Report how many lines contain "that". The answer is a single number.

★ ★ ★

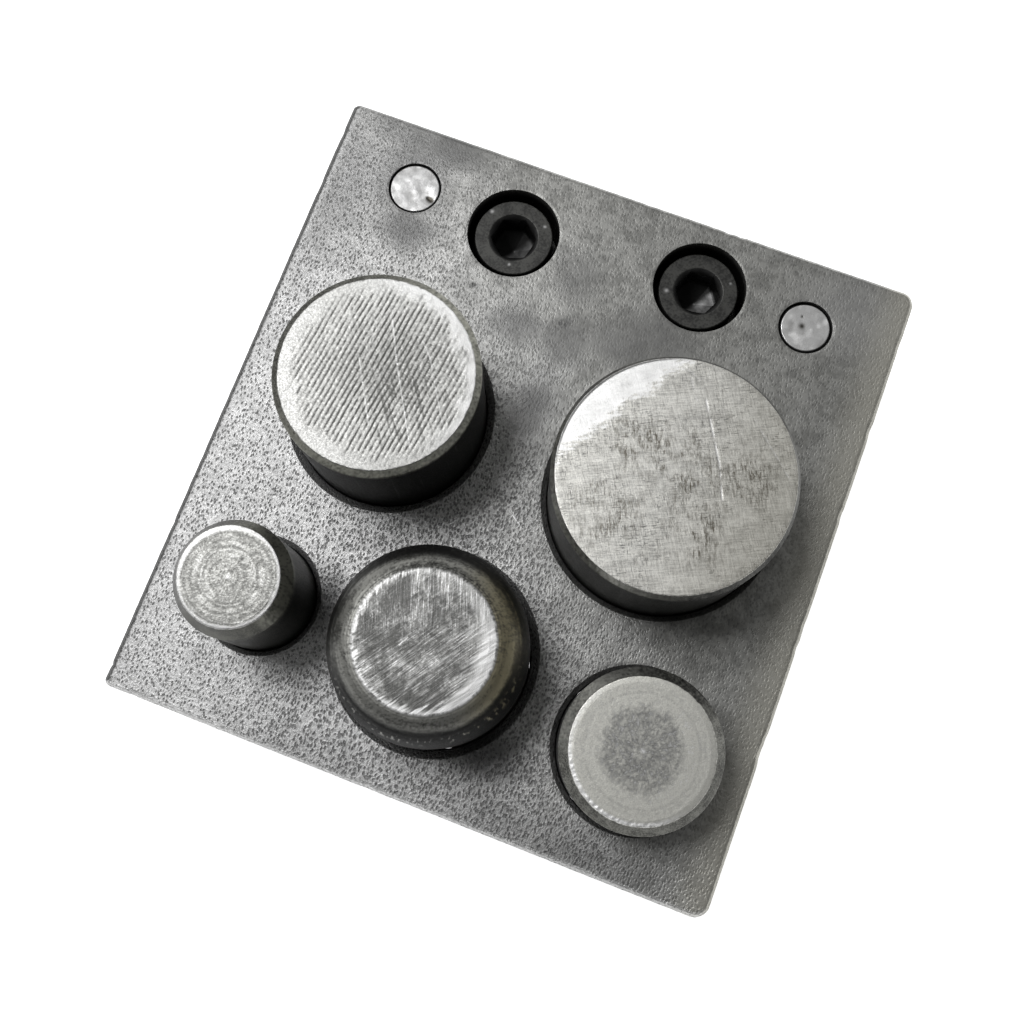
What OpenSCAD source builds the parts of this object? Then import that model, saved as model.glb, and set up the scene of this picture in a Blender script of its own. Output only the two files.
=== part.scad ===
// Disc cutter for sheet metal, in millimetres, +Z up.
// A guide plate and a die plate are held a slot apart by a spacer strip, two cap
// screws and two dowels. Five loose round punches stand in the matched bores, through
// both plates and on the bench. The origin is the middle of the underside, with the
// screws at the back (+Y).

/* [Block] */
// Width of both plates, left to right
block_w = 72; // [68:0.5:90]
// Depth of both plates, front to back
block_d = 76.2; // [70:0.1:95]
// Thickness of the guide plate on top
guide_t = 12.7; // [10:0.1:20]
// Thickness of the die plate underneath
die_t = 12.7; // [10:0.1:20]
// Height of the slot that the sheet metal slides into
slot_h = 1.8; // [0.8:0.1:4]
// Radius of the plates' upright corners
corner_r = 1; // [0.4:0.1:3]
// Bevel along the plates' outer edges
edge_bevel = 0.4; // [0.1:0.05:1]

/* [Spacer strip] */
// Depth of the spacer strip, forward from the plates' back edge
spacer_d = 15.6; // [14:0.1:18]
// How far the strip stays inside the plates' back and side edges
spacer_inset = 0.4; // [0.1:0.1:1.5]

/* [Cap screws] */
// Diameter of the screws' thread
screw_d = 6.35; // [5:0.05:7]
// Diameter of the screws' heads
head_d = 9.48; // [8:0.02:10]
// Height of the screws' heads
head_h = 6.35; // [4:0.05:7]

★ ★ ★

THE REPLY:
2